On Sun, Apr 02, 2000 at 10:39:30PM -0400, Ben Collins wrote:
> If you weren't following unstable on critical machines, maybe that
> wouldn't happen. Then again, I guess as a developer, we are all oblidged
> to waste cpu and bandwidth (both of which we have plenty of, of course,
> there seems to be no end to our resources....yeah, right) just so you can
> fix your ill maintained systems quickly.

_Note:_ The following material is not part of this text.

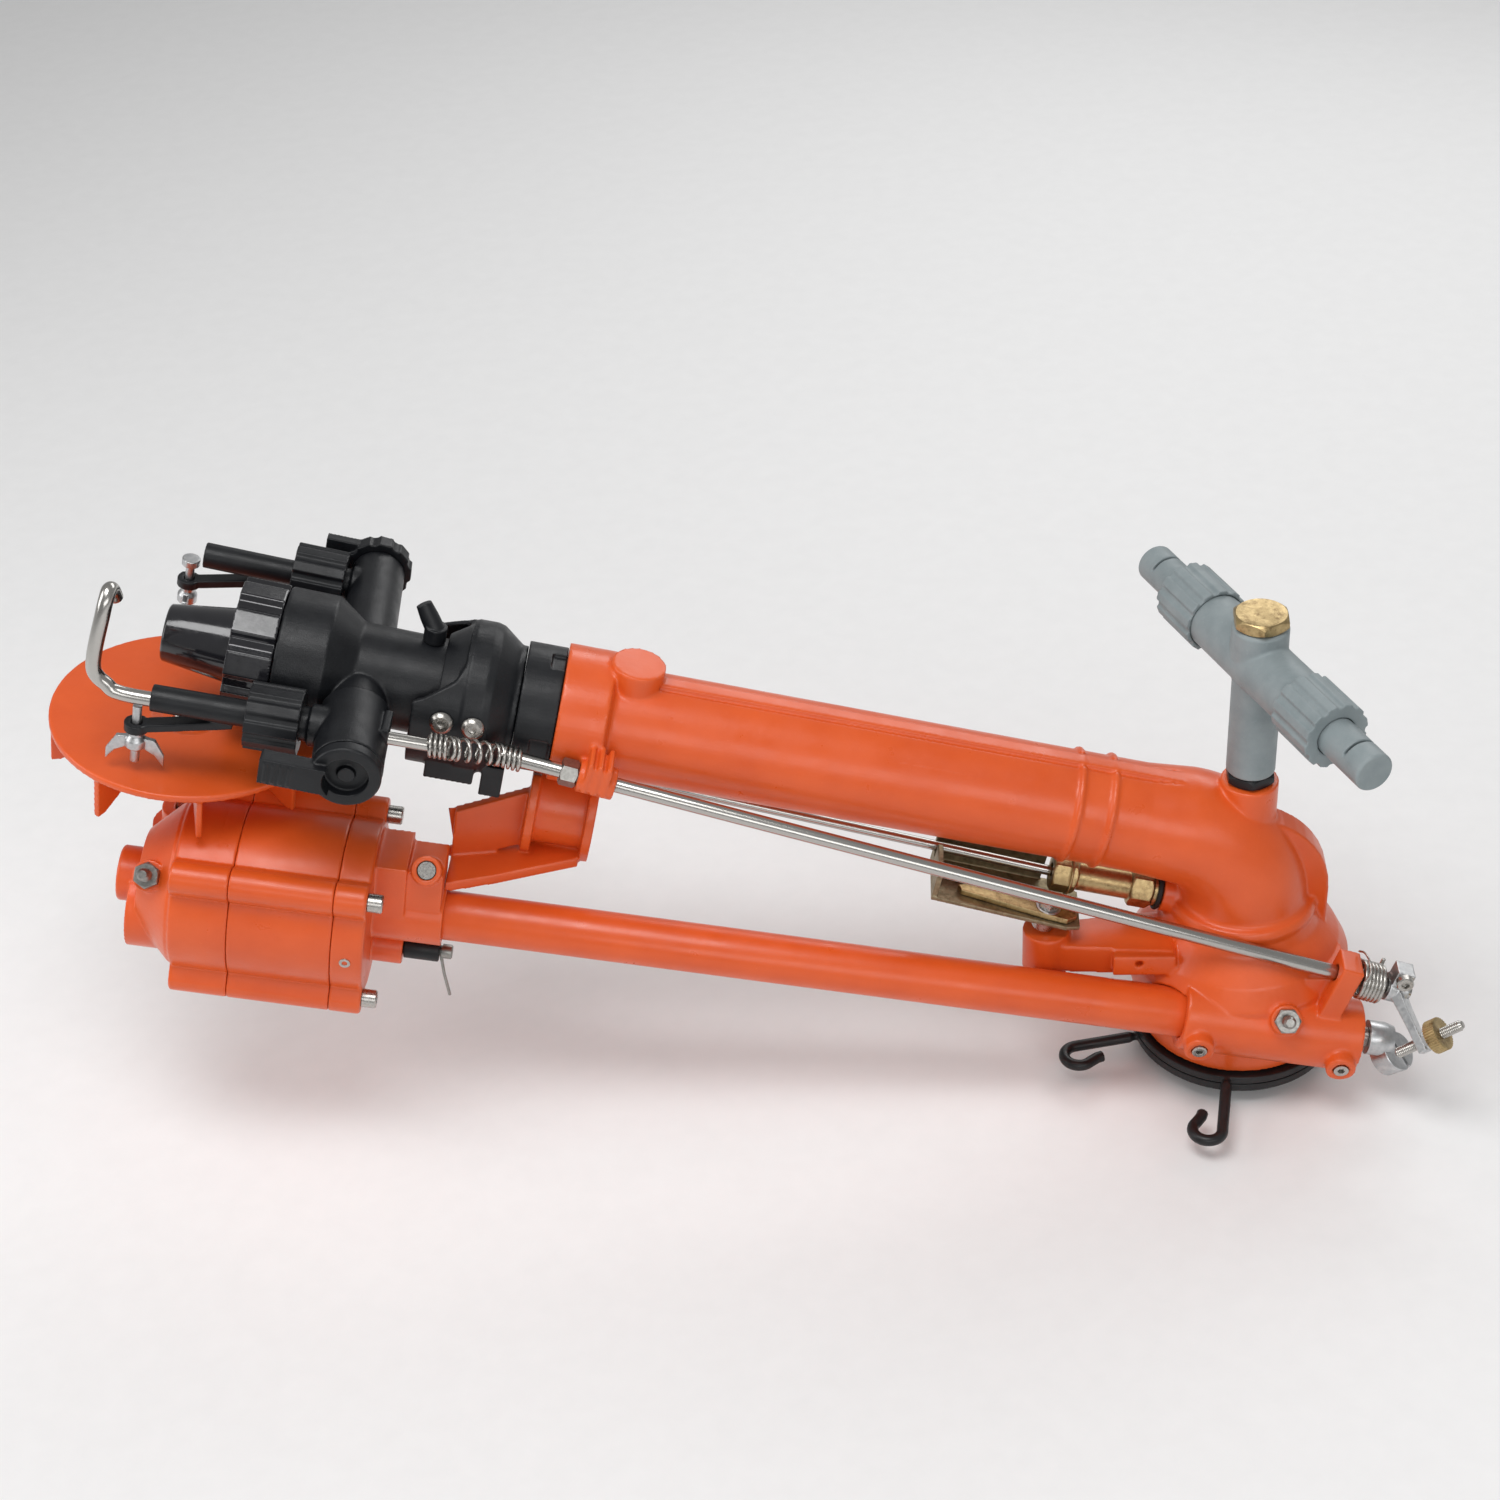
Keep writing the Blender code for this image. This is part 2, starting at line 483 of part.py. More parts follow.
for _n, _s in (("near", 1), ("far", -1)):
    _f = frame((0, 0, TEE_Z), (_s * math.sin(_ty), -_s * math.cos(_ty), 0), (0, 0, 1))
    nut = ribbed(_f, 42, 74, 18.3, 1.4, 12, 10.9)
    nut.cut(cyl(_f, 41, 66.5, 15.8, 22))
    emit("union_nut_" + _n, nut, "grey")
    jet = turn(_f, [(62.3, 15), (66.2, 15), (66.2, 10.5), (107, 10.5), (108, 9.6)], 18)
    jet.cut(cyl(_f, 61, 104, 7, 12))
    jet.cut(box(_f, (93.2, 94.8), (-12, 12), (4.5, 12)))
    emit("tee_jet_" + _n, jet, "grey")
plug = hexa(UP, 270.6, 277.4, 27)
plug.add(cyl(UP, 258, 272, 10, 14))
emit("tee_plug", plug, "brass")

# ------------------------------------------------------------------ nozzle head
bay = tube(BAR, 378.3, 399, 27.2, 34, 24)
bay.cut(box(BAR, (380, 390), (-40, -32.4), (-9, 3)))
emit("bayonet_ring", bay, "black", P(BAR, 389, 0, 0))
hood = turn(BAR, [(399.3, 27.2), (399.3, 31), (402, 31), (413, 39.4), (417, 40.5), (427, 40.5), (428.5, 38), (441, 30), (441, 28.2)], 26, closed=True)
_sh = turn(BAR, [(421.3, 36.9), (421.3, 39.9), (453, 39.9), (453, 37.3)], 26, closed=True, phase=0.05)
_sh.cut(prism(BAR, [(429.1, 60), (429.1, 33), (433, 27), (448, 17.5), (454, 15), (470, 14), (470, 60)], -60, 60))
hood.add(_sh)
hood.add(box(BAR, (416, 442), (-33, -24), (-34, -18)), box(BAR, (400.5, 412), (-31, -18), (-41, -22)))
HSC = [sub(BAR, (u, 0, 0), (0, -1, 0.2), (1, 0, 0)) for u in (420, 436.5)]
for _f in HSC:
    hood.cut(cyl(_f, 36.8, 42, 3.1, 10))
emit("hood", hood, "black")
for _k, _f in enumerate(HSC):
    s = turn(_f, [(37.1, 2.8), (40.9, 2.8), (40.9, 6.2), (42, 5.8), (43.2, 4.2)], 12)
    s.cut(hexa(_f, 41.4, 45, 4.2))
    emit("hood_screw_%d" % (_k + 1), s, "steel")
kn = cyl(sub(BAR, (448.5, 4, 27.9), (0, 0, 1), (1, 0, 0)), 0, 9, 6, 14)
kn.add(sweep([P(BAR, 448.5, 4, 34), P(BAR, 453, 7, 40), P(BAR, 457, 9, 46)], [5.2, 5, 4.2], 10))
emit("hood_knob", kn, "black", P(BAR, 448.5, 4, 27.9))

def side_line(s):
    """Frame along the near (-1) or far (+1) side outlet."""
    return sub(HEAD, (0, SIDE_Y[s], SIDE_W[s]), (1, 0, SIDE_DIP[s]), (0, 0, 1))

head = turn(HEAD, [(-74, 26.5), (2, 26.5), (17, 37), (42, 37), (43, 36.2)], 28)
XT = sub(HEAD, (-1, 0, 0), (CROSS_SKEW, 1, 0), (0, 0, 1))           # local X along the cross tube (world +Y)
head.add(cyl(XT, -80, 94, 14.8, 22), cyl(XT, -84, -38, 18.3, 24))
for _s in (-1, 1):
    _f = side_line(_s)
    head.add(cyl(_f, 0, 32, 9, 16), cyl(_f, 8, 17.5, 11, 16))
_g = side_line(-1)
head.add(cyl(_g, -23, 0, 7.5, 14), slab(sub(HEAD, (-21, SIDE_Y[-1], 0), (0, 0, 1), (-1, 0, 0)), [(-17, -9), (14, -9), (14, 9), (-17, 9)], -2, 2))
head.cut(turn(HEAD, [(-76, 22), (20, 20), (44, 15)], 20))
head.cut(cyl(_g, -30, 34, 3.9, 12))
head.cut(cyl(XT, -85, -74, 11, 16), cyl(XT, 84, 95, 11, 16))
emit("head_body", head, "black")

rn = ribbed(HEAD, 43.4, 67, 37.2, 1.6, 10, 20.8, 0.6)
rn.cut(cyl(HEAD, 42, 50.4, 27, 24))
emit("ring_nut", rn, "gloss")
cone = turn(HEAD, [(43.7, 10), (43.7, 26.5), (50, 26.5), (50, 20.4), (68, 20), (102, 15.3), (103, 14.3), (103, 9)], 26, closed=True)
emit("nozzle_cone", cone, "gloss")

WIRE_PTS = []
for _s, _n in ((-1, "near"), (1, "far")):
    _f = side_line(_s)
    nut = ribbed(_f, 21.6 if _s < 0 else 20.8, 49, 17.6, 1.5, 10, 7.4)
    nut.cut(turn(_f, [(17, 11.4), (19, 11.4), (19, 9.4), (40, 9.4)], 14))
    emit("side_nut_" + _n, nut, "black")
    st = cyl(_f, 32.6, 98, 7, 16)
    st.add(cyl(_f, 33, 39.5, 9, 16))
    st.add(loft([[P(_f, 56, v, w) for v, w in ((-4, -9), (4, -9), (4, -4), (-4, -4))],
                 [P(_f, 104, v, w) for v, w in ((-4, -21.5), (4, -21.5), (4, -17), (-4, -17))]]))
    _e = sub(_f, (105, 0, -21.6), (0, 0, 1), (1, 0, 0))
    st.add(cyl(_e, 0, 4.8, 6.4, 14))
    st.cut(cyl(_e, -2, 7, 2.9, 10))
    if _s < 0:
        st.cut(cyl(_f, 60, 99, 4.2, 12), cyl(_f, 31, 56, 3.8, 12))
    emit("side_tube_" + _n, st, "black", P(_f, 33, 0, 0))
    wb = turn(sub(_f, (105, 0, -42), (0, 0, 1), (1, 0, 0)), [(0, 2.4), (9.8, 2.4), (10, 5.4), (14.5, 5.4), (17, 3.6), (20, 3.6), (20.1, 2.4), (36.2, 2.4)], 12)
    for _t in (1, -1):
        _w = sub(_f, (105, 0, -29), (_t, 0, 0) if _s < 0 else (0, _t, 0), (0, 0, 1))
        wb.add(loft([[P(_w, 3, -1.6, -3), P(_w, 3, 1.6, -3), P(_w, 3, 1.6, 3), P(_w, 3, -1.6, 3)],
                     [P(_w, 10, -1.3, -7), P(_w, 10, 1.3, -7), P(_w, 10, 1.3, 2), P(_w, 10, -1.3, 2)],
                     [P(_w, 15, -1.0, -14), P(_w, 15, 1.0, -14), P(_w, 15, 1.0, -7), P(_w, 15, -1.0, -7)]]))
    if _s > 0:
        wb.add(turn(sub(_f, (105, 0, -8), (0, 0, 1), (1, 0, 0)), [(0, 5), (4, 5)], 12))
    emit("wing_bolt_" + _n, wb, "zinc", P(_f, 33, 0, 0))

NT = side_line(-1)
_pts = [P(NT, 61, 0, 0), P(NT, 117, 0, 0)]
_pts += [Vector(q) for q in ((-586.3, -55, 284.2), (-589.6, -55, 288.6), (-590.8, -55, 294.5), (-580.2, -52.6, 326),
                             (-578.2, -50.3, 331.6), (-577.2, -46.4, 334.4), (-577.0, -42.0, 332.6), (-577.3, -38.4, 325.5))]
emit("jet_wire", sweep(_pts, 3.9, 10, (0, 1, 0)), "steel", P(NT, 33, 0, 0))

XN = sub(HEAD, (-1 - 84.3 * CROSS_SKEW, -84.3, 0), (-CROSS_SKEW, -1, 0), (0, 0, 1))
lev = turn(XN, [(-9, 10.6), (0, 10.6), (0, 18), (6, 18), (7, 17)], 22)
lev.add(box(HEAD, (-9, 36), (-97.5, -88), (-9, 6)))
lev.cut(cyl(XN, 2, 18, 9.5, 14))
emit("valve_lever_near", lev, "black", P(XN, 0, 0, 0))
XF = sub(HEAD, (-1 + 94.3 * CROSS_SKEW, 94.3, 0), (CROSS_SKEW, 1, 0), (0, 0, 1))
cap = ribbed(XF, 1, 10, 18.5, 1.2, 9, 4, 0.55)
cap.add(cyl(XF, -9, 8.5, 10.6, 14), cyl(XF, 7, 11.5, 14.5, 14))
cap.add(box(HEAD, (18, 36), (97, 103), (6, 14)))
emit("valve_cap_far", cap, "black", P(XF, 0, 0, 0))

# ------------------------------------------------------------------ rocker drive
sh = cyl(NT, -52, 54, 3.4, 10)
emit("short_shaft", sh, "steel", P(NT, 33, 0, 0))
_r0, _r1 = P(RODF, _rl + 42, 0, 0), P(RODF, _rl + 54, 0, 0)
_s1, _s0 = P(NT, -54, 0, 0), P(NT, -43, 0, 0)
_mid = (_r1 + _s1) / 2
_line = [_r0, (_r0 + _r1) / 2, _r1, _mid, _s1, _s0]
_ra, _rb = [], []
for _i, _p in enumerate(_line):
    _t = ((_line[min(_i + 1, 5)] - _line[max(_i - 1, 0)])).normalized()
    _a = (Vector((0, 1, 0)) - _t * _t.y).normalized()
    _b = _t.cross(_a)
    _cs = [(math.cos(2 * math.pi * k / 10), math.sin(2 * math.pi * k / 10)) for k in range(10)]
    _ra.append([_p + 6.4 * (c * _a + s * _b) for c, s in _cs])
    _rb.append([_p + 4.7 * (c * _a + s * _b) for c, s in _cs])
emit("coupling_spring", loft(_ra + list(reversed(_rb)), closed=True), "steel")
emit("muzzle_nut", hexa(RODF, _rl + 12.3, _rl + 21.5, 12.8, 4.7), "zinc")
rod = cyl(RODF, -37.5, _rl + 52, ROD_R, 12)
emit("main_rod", rod, "steel", P(RODF, 0, 0, 0))
emit("torsion_spring", tube(RODF, -21.5, -6.5, 8.6, 11.2, 18), "steel")
LEV = sub(RODF, (-29, 0, 0), (1, 0, 0), (0, 0, 1))
cl = cyl(LEV, -5.5, 5.5, 7.8, 18)
cl.add(box(LEV, (-5, 5), (-5.5, 5.5), (4, 14.5)))
_hub = P(LEV, 0, 0, 0)
ADJ_D = Vector((0.72, -0.2, 0.665)).normalized()
_tip = Vector((79.6, -67.6, 34.0))
_end = _tip + ADJ_D * 16                                   # where the adjusting screw crosses the lever
_d = (_end - _hub).normalized()
_s = _d.cross(Vector((0, 1, 0))).normalized()
_b = _s.cross(_d).normalized()
def _q(p, a, b, c):
    return [p - _s * a - _b * b, p - _s * a + _b * b, p + _s * c + _b * b, p + _s * c - _b * b]
cl.add(loft([_q(_hub + _d * 4, 3.0, 6.5, 3.5), _q(_hub + _d * 13, 2.6, 6, 2.6), _q(_hub + _d * 24, 2.4, 5.2, 2.4), _q(_end + _d * 5.5, 2.4, 5.2, 2.4)]))
cl.cut(cyl(LEV, -9, 9, ROD_R + GAP, 12))
ADJ = frame(_end, ADJ_D, (0, 0, 1))          # adjusting screw through the lever end
cl.cut(cyl(ADJ, -12, 12, 3.4, 12))
cl.cut(cyl(sub(LEV, (0, 0, 10.4), (0, 1, 0), (0, 0, 1)), -8, 8, 2.6, 10))
emit("clamp_lever", cl, "zinc", P(RODF, 0, 0, 0))
ks = turn(ADJ, [(-16, 1.4), (-15, 3), (7.5, 3), (7.5, 9.2), (14, 9.2), (14.5, 8.6), (14.5, 3), (26, 3), (27, 2.2)], 18)
emit("knurled_screw", ks, "brass", P(RODF, 0, 0, 0))

# ------------------------------------------------------------------ reversing trip
TRU, TRV = 76.5, -18.5                                   # pivot station on the fitting line
TRP = sub(FIT, (TRU, TRV, -14.5), (0, 0, 1), (1, 0, 0))     # local X up the pivot
fit = hexa(FIT, 20.5, 33, 20)
fit.add(cyl(FIT, 7.5, 16, 7.2, 12), cyl(FIT, 15.6, 22, 9.2, 16), cyl(FIT, 32, 66, 8, 16), hexa(FIT, 63, 77, 19))
fit.cut(cyl(FIT, 6, 78, 4.4, 10))
emit("trip_fitting", fit, "brass")
RD2 = frame(P(FIT, 78, 0, 0), (-1, 0.119, 0.206), (0, 0, 1))
emit("trip_rod", cyl(RD2, -6, 350, 2.9, 10), "steel", P(RD2, 0, 0, 0))
tray = slab(FIT, [(58, -26), (66, -28.5), (141, -22.5), (141, 14), (70, 11), (58, 4)], -17, -14.5)
tray.add(box(FIT, (138, 141), (-22, 14), (-16, 2.5)))
tray.add(slab(FIT, [(79, 9.4), (140, 11.8), (140, 14), (79, 11.4)], -16, 5))
tray.cut(box(FIT, (136, 143), (2.6, 11), (-7, 6)))
tray.cut(cyl(TRP, -6, 3, 4.1, 11))
emit("trip_tray", tray, "bronze")
tl = slab(FIT, [(60.5, -22), (66, -26.8), (77, -25.5), (125, -17), (127, -13), (121, -10), (78, -11), (62, -12)], -14.1, -10.6)
tl.cut(cyl(TRP, -2, 12, 4.2, 12))
emit("trip_lever", tl, "brass", P(TRP, 0, 0, 0))
_pz = P(TRP, 0, 0, 0)
pb = hexa(TRP, 4.4, 9, 10)
pb.add(cyl(TRP, -3.5, 5, 3.8, 10), cyl(TRP, -9.2, -2.8, 6, 10))
emit("trip_bolt", pb, "steel")
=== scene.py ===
# Rotary sprinkler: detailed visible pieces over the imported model. Geometry code is in millimetres and is stored in metres.
import json
import math
import bpy
import bmesh
from mathutils import Matrix, Vector


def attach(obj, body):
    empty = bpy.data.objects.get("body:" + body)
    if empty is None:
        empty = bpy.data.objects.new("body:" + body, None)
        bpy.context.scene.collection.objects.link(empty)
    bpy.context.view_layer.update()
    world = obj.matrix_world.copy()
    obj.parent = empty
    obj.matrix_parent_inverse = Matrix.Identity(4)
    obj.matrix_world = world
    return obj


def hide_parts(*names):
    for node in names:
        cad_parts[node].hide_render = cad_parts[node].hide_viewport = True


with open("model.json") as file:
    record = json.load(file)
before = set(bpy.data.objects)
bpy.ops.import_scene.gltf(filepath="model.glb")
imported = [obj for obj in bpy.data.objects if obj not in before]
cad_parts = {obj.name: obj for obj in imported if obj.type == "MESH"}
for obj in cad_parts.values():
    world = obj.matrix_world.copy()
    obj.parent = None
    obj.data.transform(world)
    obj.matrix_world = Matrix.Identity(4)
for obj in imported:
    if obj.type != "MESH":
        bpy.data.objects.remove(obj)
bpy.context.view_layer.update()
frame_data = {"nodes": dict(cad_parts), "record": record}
BODY_OF = {n: b for b, ns in frame_data["record"]["behaviour"]["bodies"].items() for n in ns}
SLOT_OF = {s["node"]: s["material_slot"] for s in frame_data["record"]["subparts"]}
scn = bpy.context.scene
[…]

you seem to be completely unable to understand one fundamental and
very simple idea. here it is spelt out for you in words of very few
debian 'unstable' is perfectly usable for production servers, using it
for such does not require any more caution about upgrades than using
debian 'stable' or debian 'frozen'.
as far as usage and stability goes, debian 'unstable' is just as usable
and just as reliable (actually, more so) and almost inherently more
secure than stable.
i'm sure you will fail to understand this point (again), but i feel it
is necessary to state - if only so that i can say I Told You So at some
(alas, inevitable) time in the future.
contrary to your ludicrous assertion above, given that the risks are
about the same, and that using unstable gives you more packages and more
up-to-date packages and faster security updates, it is not at all hard
to prove that using 'stable' on production servers is negligent and a
sign of an ill-maintained system.
> Great, sign me up for whatever self-serving position you have.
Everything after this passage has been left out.